**PROBLEM DETAILS**
Return the lines from the line containing "attach(piece, BODY)" through the line containing "extrude(pivot.sketch, amount=front +" exactly. No other line should appear in the answer.

**DATA FOR THIS EXERCISE**
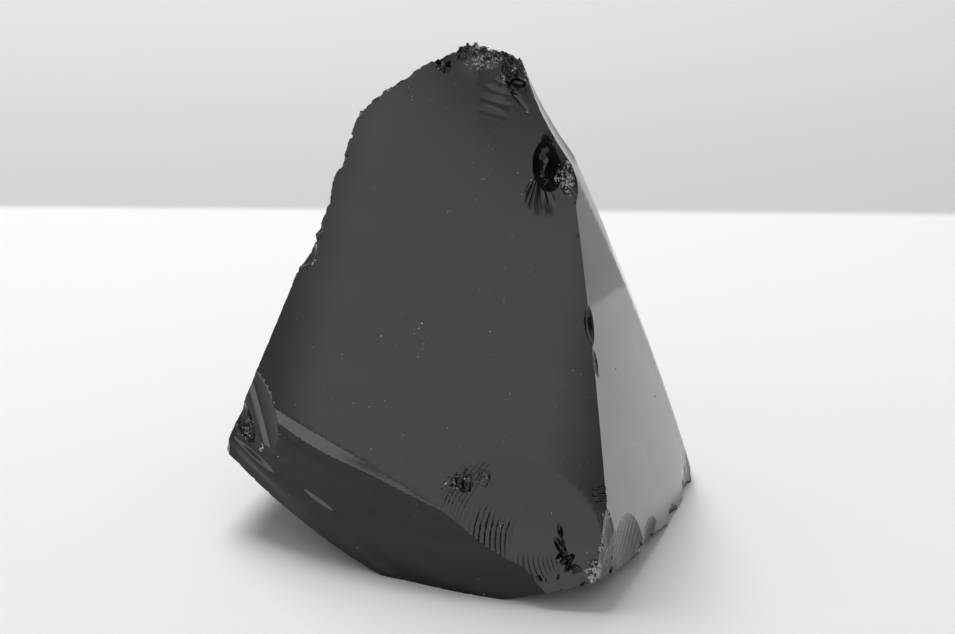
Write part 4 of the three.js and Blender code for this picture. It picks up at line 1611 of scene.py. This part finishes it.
@dataclass(frozen=True)
class PaperFinish:
    """White near the stone, and grey beyond the table's far edge that is darker towards the edge as painted
    shade.
    """

    back: float = 0.2295  # where the table ends, in metres behind the origin
    slope: float = 0.024
    edge: float = 0.008
    fade: float = 0.33
    whites: tuple[Colour, Colour] = ((0.862, 0.862, 0.868, 1.0), (0.882, 0.882, 0.886, 1.0))
    # the grey at the table's edge, darkened as painted shade, and the lighter grey further away
    painted_shade_greys: tuple[Colour, Colour] = ((0.585, 0.585, 0.572, 1.0), (0.66, 0.662, 0.655, 1.0))
    roughness: float = 0.9
    shine: float = 0.1

    def material(self) -> bpy.types.Material:
        """Builds the material.

        Returns:
            The material.
        """
        made = bpy.data.materials.new("table_paper")
        made.use_nodes = True
        wire = Wiring(made.node_tree)
        shader = made.node_tree.nodes["Principled BSDF"]
        place = wire.node("ShaderNodeTexCoord").outputs["Object"]
        split = wire.node("ShaderNodeSeparateXYZ", {0: place}).outputs
        skew = wire.math("MULTIPLY_ADD", split["X"], self.slope, split["Y"])
        beyond = wire.ramp(skew, self.back, self.back + self.edge)
        # painted shade: the grey band is darkest at the table's edge and lightens away from it
        away = wire.ramp(skew, self.back, self.back + self.fade)
        grey = wire.blend(away, *self.painted_shade_greys)
        fibres = wire.node("ShaderNodeTexNoise", {"Vector": place, "Scale": 900.0, "Detail": 3.0}).outputs[0]
        mottle = wire.node("ShaderNodeTexNoise", {"Vector": place, "Scale": 6.0, "Detail": 2.0}).outputs[0]
        white = wire.blend(mottle, *self.whites)
        wire.feed(shader.inputs["Base Color"], wire.blend(beyond, white, grey))
        relief = {"Strength": 0.05, "Distance": 0.0002, "Height": fibres}
        wire.feed(shader.inputs["Normal"], wire.node("ShaderNodeBump", relief).outputs[0])
        shader.inputs["Roughness"].default_value = self.roughness
        shader.inputs["Specular IOR Level"].default_value = self.shine
        return made


@dataclass
class Studio:
    """A white table top, a grey backdrop, soft light and the camera."""

    aim: Point = (4.0, 0.0, 57.0)
    camera_distance: float = 540.0
    camera_elevation: float = 22.0
    lens: float = 85.0
    sensor: float = 36.0
    view_reach: tuple[float, float] = (0.01, 20.0)
    table_half: float = 1.6
    table_flat: float = 0.95
    table_bend: float = 0.5
    table_rise: float = 1.6
    bend_steps: int = 12
    paper: PaperFinish = PaperFinish()
    overhead: Lamp = Lamp("overhead", (-0.22, 0.64, 1.3), 0.8, 16.4, (1.0, 0.992, 0.98))
    panes: tuple[Pane, ...] = (
        Pane((84.0, 170.0), (-10.0, 70.0), 10.0, 10.0, 1.0),
        Pane((0.0, 84.0), (-10.0, 46.0), 12.0, 8.0, 0.08),
        Pane((-38.0, -8.0), (-10.0, 12.0), 8.0, 3.0, 1.4),
        Pane((-67.0, -11.5), (10.0, 33.0), 7.0, 5.0, 1.5),
        Pane((-95.0, -38.0), (-10.0, 6.0), 12.0, 2.0, 2.6),
    )
    base_radiance: float = 0.62
    fill: float = 0.37  # the radiance that lights the table
    backing: float = 0.8  # the radiance that the camera sees past the backdrop
    room_colour: Colour = (0.97, 0.98, 1.0, 1.0)

    def camera(self) -> None:
        """Sets the camera where the stone is seen from a little above."""
        data = bpy.data.cameras.new("camera")
        data.lens = self.lens
        data.sensor_width = self.sensor
        data.clip_start, data.clip_end = self.view_reach
        made = bpy.data.objects.new("camera", data)
        bpy.context.scene.collection.objects.link(made)
        lean = math.radians(self.camera_elevation)
        ahead = np.array((0.0, math.cos(lean), -math.sin(lean)))
        made.location = to_metres(np.asarray(self.aim) - self.camera_distance * ahead)
        made.rotation_euler = (math.radians(90.0) - lean, 0.0, 0.0)
        bpy.context.scene.camera = made

    def table(self) -> None:
        """Sets up the table top, which runs up into the backdrop."""
        half, flat, bend = self.table_half, self.table_flat, self.table_bend
        profile = [(-half, 0.0), (flat, 0.0)]
        for step in range(1, self.bend_steps + 1):
            angle = 0.5 * math.pi * step / self.bend_steps
            profile.append((flat + bend * math.sin(angle), bend * (1.0 - math.cos(angle))))
        profile.append((flat + bend, self.table_rise))
        vertices = [(x, y, z) for y, z in profile for x in (-1.5 * half, 1.5 * half)]
        faces = [(2 * k, 2 * k + 1, 2 * k + 3, 2 * k + 2) for k in range(len(profile) - 1)]
        mesh = bpy.data.meshes.new("table")
        mesh.from_pydata(vertices, [], faces)
        mesh.polygons.foreach_set("use_smooth", [True] * len(faces))
        mesh.materials.append(self.paper.material())
        made = bpy.data.objects.new("table", mesh)
        bpy.context.scene.collection.objects.link(made)

    def room(self) -> None:
        """The room that the glass mirrors: a bright window side and a dark side."""
        world = bpy.data.worlds.new("room")
        bpy.context.scene.world = world
        world.use_nodes = True
        wire = Wiring(world.node_tree)
        background = world.node_tree.nodes["Background"]
        way = wire.node("ShaderNodeTexCoord").outputs["Generated"]
        split = wire.node("ShaderNodeSeparateXYZ", {0: way}).outputs
        ahead = wire.math("MULTIPLY", split["Y"], -1.0)
        azimuth = wire.math("DEGREES", wire.math("ARCTAN2", split["X"], ahead))
        elevation = wire.math("DEGREES", wire.math("ARCSINE", split["Z"]))
        total: object = self.base_radiance
        for pane in self.panes:
            total = pane.paint(wire, azimuth, elevation, total)
        path = wire.node("ShaderNodeLightPath").outputs
        cast = wire.between(path["Is Diffuse Ray"], total, self.fill)
        wire.feed(background.inputs["Strength"], wire.between(path["Is Camera Ray"], cast, self.backing))
        background.inputs["Color"].default_value = self.room_colour

    def build(self) -> None:
        """Sets the whole studio up."""
        self.table()
        self.overhead.hang()
        self.room()
        self.camera()
        bpy.context.scene.view_settings.view_transform = "Standard"


def main() -> None:
    """Builds the stone and the studio, and reports each piece."""
    logging.basicConfig(level=logging.INFO, format="%(name)s: %(message)s")
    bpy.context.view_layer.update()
    Studio().build()
    skins = stone_skins()
    stone = Stone(skins).build()
    crumbs = Crumbs(skins[Skin.CRUSHED], CRUMB_SPOTS).build(stone)
    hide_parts(STONE_NODE)
    for piece in (stone, crumbs):
        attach(piece, BODY)
        LOG.info("%s: %d faces", piece.name, len(piece.data.polygons))


if __name__ == "__main__":
    main()
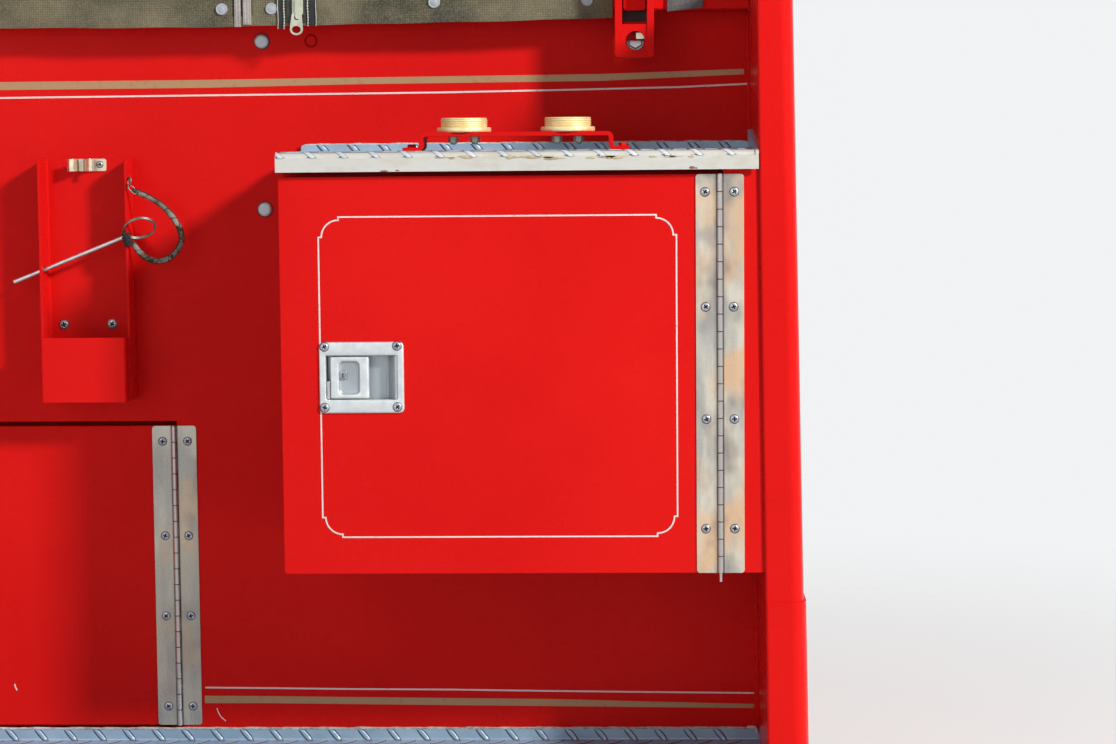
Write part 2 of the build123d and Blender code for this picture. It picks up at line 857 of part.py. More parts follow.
def latch_paddle(x, face, z):
    """Dished pull paddle in the left part of the window, on its pivot block."""
    left = x - latch_window_width / 2 + paddle_left_gap
    centre = left + paddle_width / 2
    front = face - latch_proud + paddle_below_bezel
    with BuildSketch(facing(front)) as plate_face:
        with Locations((centre, z)):
            RectangleRounded(paddle_width, paddle_height, paddle_corner)
    extrude(plate_face.sketch, amount=-paddle_thickness)
    with BuildSketch(facing(front)) as dish:
        with Locations((centre, z)):
            RectangleRounded(paddle_dish_width, paddle_dish_height, paddle_dish_corner)
    extrude(dish.sketch, amount=-paddle_dish_depth, mode=Mode.SUBTRACT)
    with BuildSketch(facing(front + paddle_thickness)) as pivot:
        with Locations((left + paddle_pivot_from_edge, z)):
            Rectangle(paddle_pivot_width, paddle_pivot_height)
    extrude(pivot.sketch, amount=front + paddle_thickness - face - latch_cup_depth)


def latch_case(x, face, z):
    """Case behind the cup, with the tongue drawn back into its left end."""
    left = x - latch_from_edge + latch_case_from_edge
    back = face + latch_cup_depth + latch_cup_wall
    with BuildSketch(facing(back)) as body:
        with Locations((left + latch_case_width / 2, z)):
            RectangleRounded(latch_case_width, latch_case_height, latch_case_corner)
    extrude(body.sketch, amount=-latch_case_depth)
    with BuildSketch(facing(back + latch_case_depth - tongue_slot_depth)) as slot:
        with Locations((left + tongue_slot_width / 2, z)):
            Rectangle(tongue_slot_width, tongue_slot_height)
    extrude(slot.sketch, amount=-tongue_slot_depth, mode=Mode.SUBTRACT)


for name, latch in (("upper", upper_latch), ("lower", lower_latch)):
    with BuildPart() as cup:
        latch_cup(*latch)
    keep(cup, f"{name}_latch_cup")
    with BuildPart() as paddle:
        latch_paddle(*latch)
    keep(paddle, f"{name}_latch_paddle")
    with BuildPart() as case:
        latch_case(*latch)
    keep(case, f"{name}_latch_case")


# Strikers on the landings, beside each latch case
def striker(x, y, z):
    """Small angle behind a landing, standing from its left end at X, its back at y."""
    with BuildSketch(Plane.XY.offset(z - striker_height / 2)) as angle:
        with BuildLine() as angle_line:
            Polyline(
                (x, y),
                (x + striker_depth, y),
                (x + striker_depth, y + striker_sheet),
                (x + striker_sheet, y + striker_sheet),
                (x + striker_sheet, y + striker_depth),
                (x, y + striker_depth),
                close=True,
            )
        make_face(angle_line.edges())
    extrude(angle.sketch, amount=striker_height)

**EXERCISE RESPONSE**
        attach(piece, BODY)
        LOG.info("%s: %d faces", piece.name, len(piece.data.polygons))


if __name__ == "__main__":
    main()
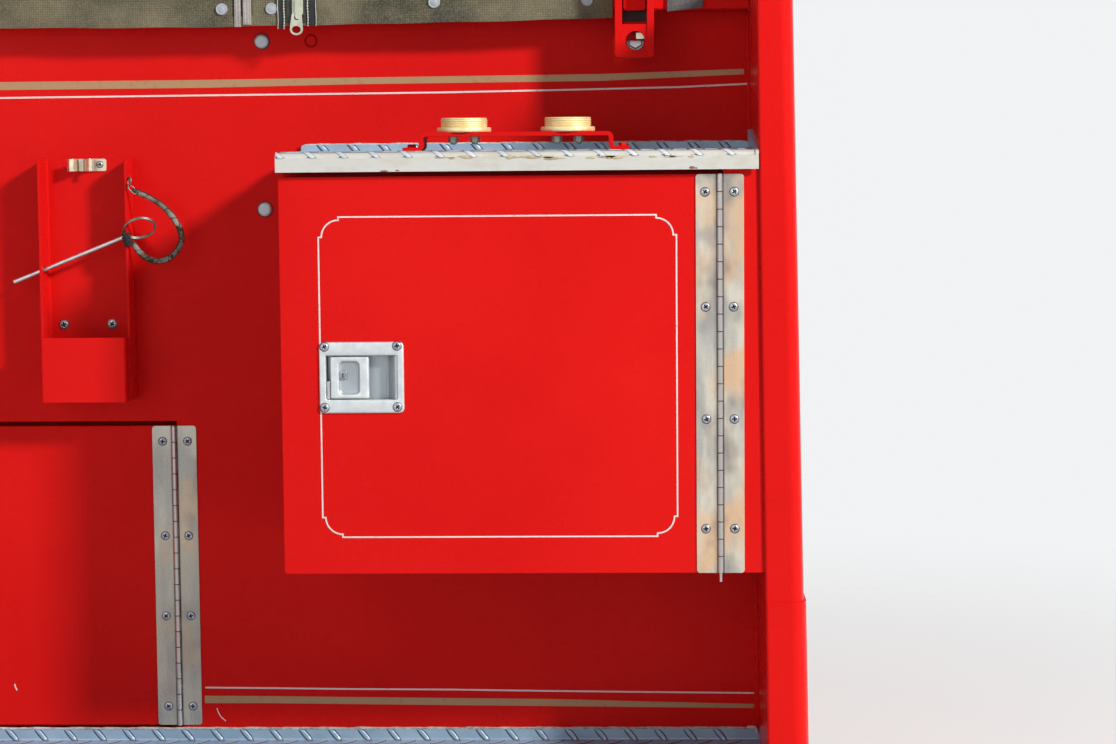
Write part 2 of the build123d and Blender code for this picture. It picks up at line 857 of part.py. More parts follow.
def latch_paddle(x, face, z):
    """Dished pull paddle in the left part of the window, on its pivot block."""
    left = x - latch_window_width / 2 + paddle_left_gap
    centre = left + paddle_width / 2
    front = face - latch_proud + paddle_below_bezel
    with BuildSketch(facing(front)) as plate_face:
        with Locations((centre, z)):
            RectangleRounded(paddle_width, paddle_height, paddle_corner)
    extrude(plate_face.sketch, amount=-paddle_thickness)
    with BuildSketch(facing(front)) as dish:
        with Locations((centre, z)):
            RectangleRounded(paddle_dish_width, paddle_dish_height, paddle_dish_corner)
    extrude(dish.sketch, amount=-paddle_dish_depth, mode=Mode.SUBTRACT)
    with BuildSketch(facing(front + paddle_thickness)) as pivot:
        with Locations((left + paddle_pivot_from_edge, z)):
            Rectangle(paddle_pivot_width, paddle_pivot_height)
    extrude(pivot.sketch, amount=front + paddle_thickness - face - latch_cup_depth)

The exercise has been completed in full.